Upon review of the cause in light of the arguments raised by the parties in their respective appellate briefs, this Court affirms the district court's dismissal of plaintiff's suit. Plaintiff's allegations simply do not arise to a level of constitutional magnitude. Although his claims of threats and intimidation are, indeed, unfortunate, they do not state an actual infringement of a constitutional right. Cf. Macko v. Byron, 760 F.2d 95, 97 (6th Cir.1985) (per curiam ). Plaintiff's claims regarding dormitory assignments likewise concern the type of judgment calls regarding prison management which are best left to the wide discretion and expertise of prison administrators. See Bell v.

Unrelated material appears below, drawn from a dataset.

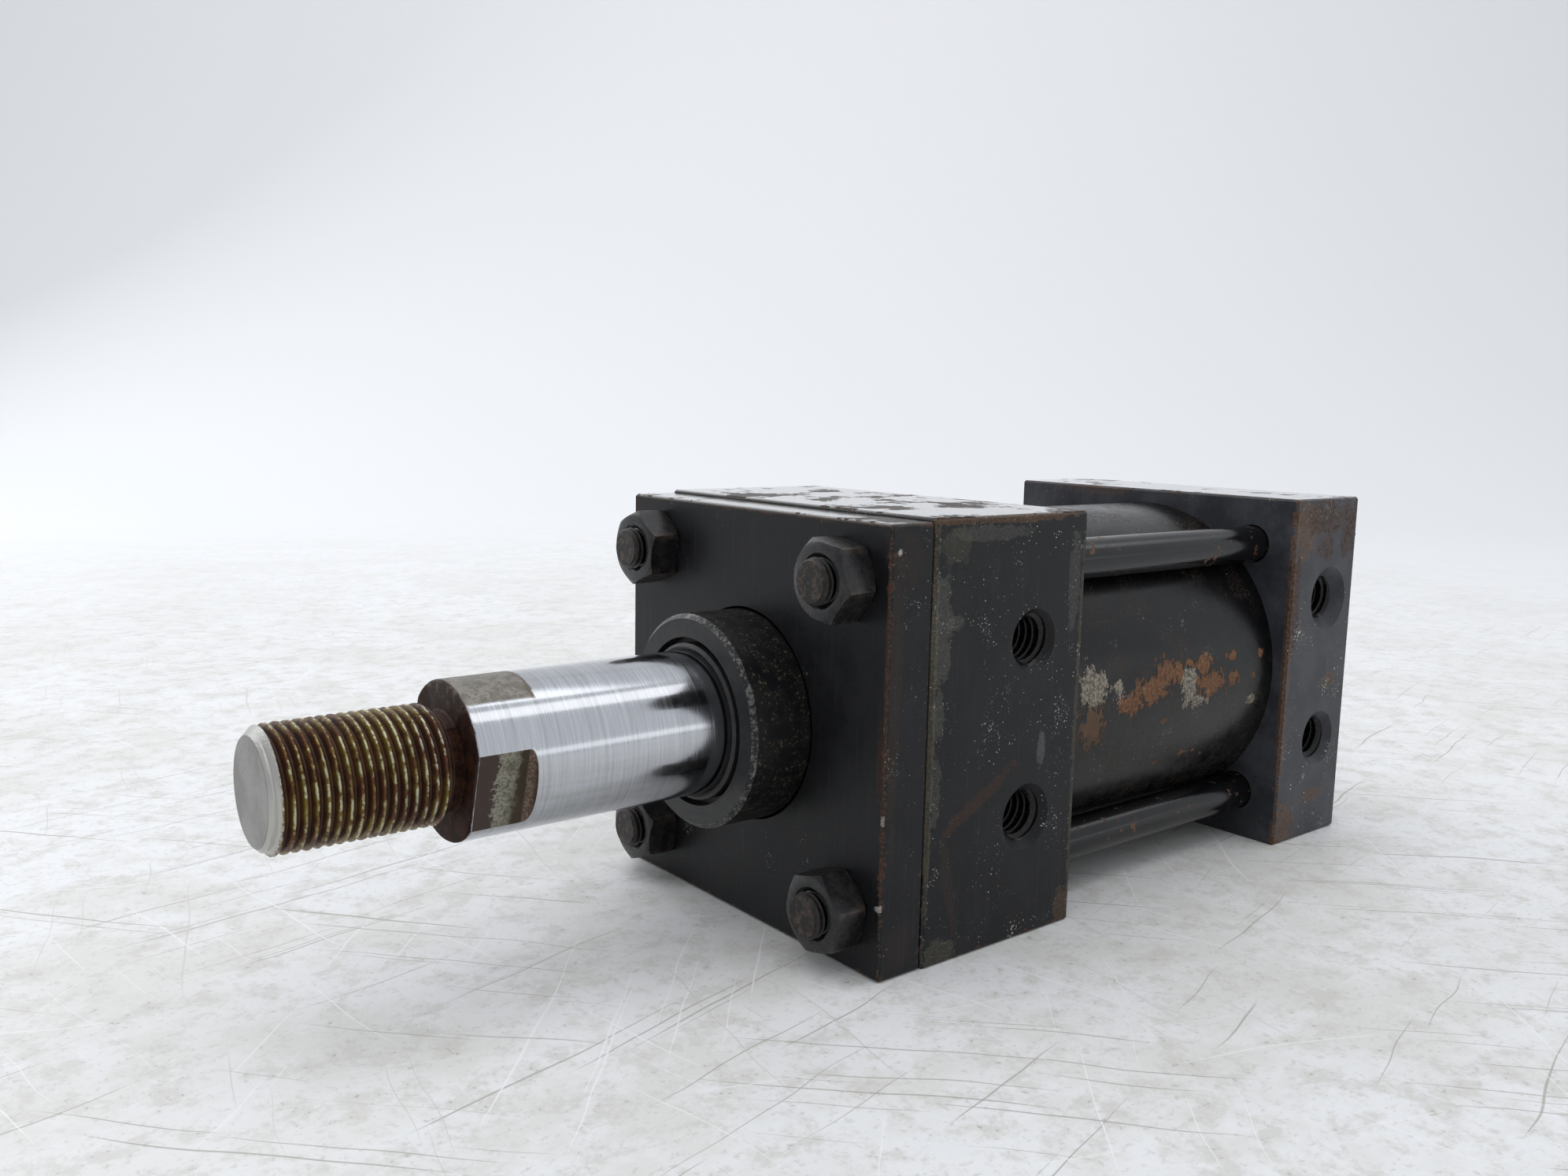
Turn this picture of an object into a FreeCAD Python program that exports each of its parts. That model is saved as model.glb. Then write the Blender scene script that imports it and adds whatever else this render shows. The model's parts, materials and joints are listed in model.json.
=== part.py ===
import FreeCAD, Part
import math
import os

# Tie-rod air cylinder, 2-1/2 inch bore by 1-1/2 inch stroke, lying on one plain side of its
# square ends.  Lengths are millimetres and angles are degrees.
# The origin is on the rod's axis at the retainer plate's front face.  +X points out along
# the rod, +Y out of the side with the tapped mounting holes, and +Z up.

INCH = 25.4

# Driving sizes
BORE = 2.5 * INCH
STROKE = 1.5 * INCH
ROD_DIAMETER = 1.0 * INCH
SQUARE = 3.0 * INCH
PLATE_LENGTH = 0.375 * INCH
HEAD_LENGTH = 1.5 * INCH
CAP_LENGTH = 1.0 * INCH
PISTON_LENGTH = 1.25 * INCH
REST_EXTENSION = 32.6        # how far the rod stands out of its retracted place at rest
STROKE_END_GAP = 0.2         # left between the piston and each end at the stroke's limits

# Square ends
EDGE_CHAMFER = 0.5
PLATE_TOP_STEP = 0.6         # the plate is a little smaller than the head behind it
PLATE_BOTTOM_STEP = 0.1
PLATE_SIDE_STEP = 0.35
PLATE_BORE = 39.0            # stands a little clear of the pilot boss
FLANGE_POCKET = 51.0
FLANGE_LENGTH = 9.525
GLAND_BORE = 36.6
GLAND_BORE_END = 21.275      # from the plate's rear face to the head's air recess
HEAD_RECESS = 44.4
CAP_RECESS = 26.0
CAP_RECESS_DEPTH = 12.5

# Barrel
TUBE_OUTSIDE = 2.75 * INCH
TUBE_SEAT_DEPTH = 3.175
TUBE_SEAT_OUTSIDE = 69.9
TUBE_SEAT_INSIDE = 63.2
GASKET_THICKNESS = 0.8
GASKET_SLACK = 0.1           # radial, each side of a gasket

# Tie rods and their nuts
TIE_ROD_DIAMETER = 0.3125 * INCH
TIE_ROD_SPACING = 2.19 * INCH
TIE_ROD_HOLE = 8.4
TIE_ROD_STAND_OUT = 8.2
TIE_ROD_CHAMFER = 0.6
NUT_ACROSS_FLATS = 0.5 * INCH
NUT_LENGTH = 6.4
NUT_CORNER_CHAMFER = 0.5
NUT_MOUTH_DIAMETER = 9.2
# name: (Y side, Z side, turn of the head-end nut, turn of the cap-end nut)
CORNERS = {
    "upper_mount": (1, 1, 50, 12),
    "upper_port": (-1, 1, 22, 41),
    "lower_port": (-1, -1, 21, 5),
    "lower_mount": (1, -1, 15, 33),
}

# Tapped mounting holes, 3/8-16, and air ports, 3/8 NPT
MOUNT_HOLE_DIAMETER = 0.375 * INCH
MOUNT_HOLE_DEPTH = 15.0
MOUNT_HOLE_SETBACK = 34.3    # from the plate's front face to the head's pair of holes
MOUNT_SPACING_X = 3.875 * INCH
MOUNT_SPACING_Z = 1.25 * INCH
HEAD_COUNTERSINKS = (11.2, 12.0)    # upper hole, lower hole
CAP_COUNTERSINKS = (14.0, 12.5)
DRILL_HALF_ANGLE = 59.0
PORT_DIAMETER = 16.6
PORT_DEPTH = 13.0
PORT_MOUTH = 18.2
PORT_PASSAGE = 5.0
HEAD_PASSAGE_SETBACK = 34.0  # from the plate's front face
CAP_PASSAGE_SETBACK = 8.025  # from the cap's front face

# Rod gland and what it holds
PILOT_DIAMETER = 1.5 * INCH
PILOT_LENGTH = 12.0
PILOT_CHAMFER = 0.8
PILOT_RELIEF = 0.5           # radial, on the stretch inside the retainer plate
GLAND_FLANGE = 50.8
GLAND_BODY = 36.5            # behind the flange
GLAND_REAR = -41.275
WIPER_SEAT = 29.9
WIPER_SEAT_END = 5.5
SEAL_SEAT = 34.0
SEAL_SEAT_FRONT = 3.5
SEAL_SEAT_REAR = -3.5
GLAND_THROAT = 26.0
BUSHING_SEAT = 30.0
BUSHING_FRONT = -7.0
O_RING_SEAT = 32.2
O_RING_SEAT_FRONT = -24.0
O_RING_SEAT_LENGTH = 3.6
O_RING_SECTION = 2.16
ROD_FIT = 0.05               # radial running clearance on the rod
WIPER_LIP = 27.8
WIPER_LIP_STAND_OUT = 0.4
WIPER_BASE_FRONT = 9.5
SEAL_SLACK = 0.2             # axial, at each end of a seal in its groove
SEAL_HEEL = 2.6

# Piston, its rings and its nut
PISTON_DIAMETER = 63.2
RING_FIT = 0.05              # radial running clearance in the tube and on groove floors
RING_GROOVE_FLOOR = 53.2
RING_GROOVE_LENGTH = 5.0
RING_GROOVE_SETBACK = 3.0
BAND_GROOVE_FLOOR = 58.6
BAND_GROOVE_LENGTH = 10.0
SPIGOT_DIAMETER = 0.75 * INCH
SPIGOT_SHORT = 0.4           # the spigot stops this far inside the piston's rear face
PISTON_NUT_POCKET = 37.0
PISTON_NUT_POCKET_DEPTH = 11.5
PISTON_NUT_FLATS = 1.125 * INCH
PISTON_NUT_LENGTH = 10.7
PISTON_O_RING_FLOOR = 23.6
PISTON_O_RING_LENGTH = 3.0
PISTON_O_RING_SETBACK = 2.5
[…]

Wolfish, 441 U.S. 520, 562 (1979); Brown v. Johnson, 743 F.2d 408, 413 (6th Cir.1984), cert. denied, 469 U.S. 1215 (1985); Weaver v. Jago, 675 F.2d 116, 117 (6th Cir.1982) (per curiam ); Imam Ali Abdullah Akbar v. Canney, 634 F.2d 339 (6th Cir.1980) (per curiam ), cert. denied, 450 U.S. 1002 (1981).

4

This panel unanimously agrees that oral argument is not necessary in this appeal. Rule 34(a), Federal Rules of Appellate Procedure. The district court's judgment is, accordingly, affirmed pursuant to Rule 9(d)(3), Rules of the Sixth Circuit.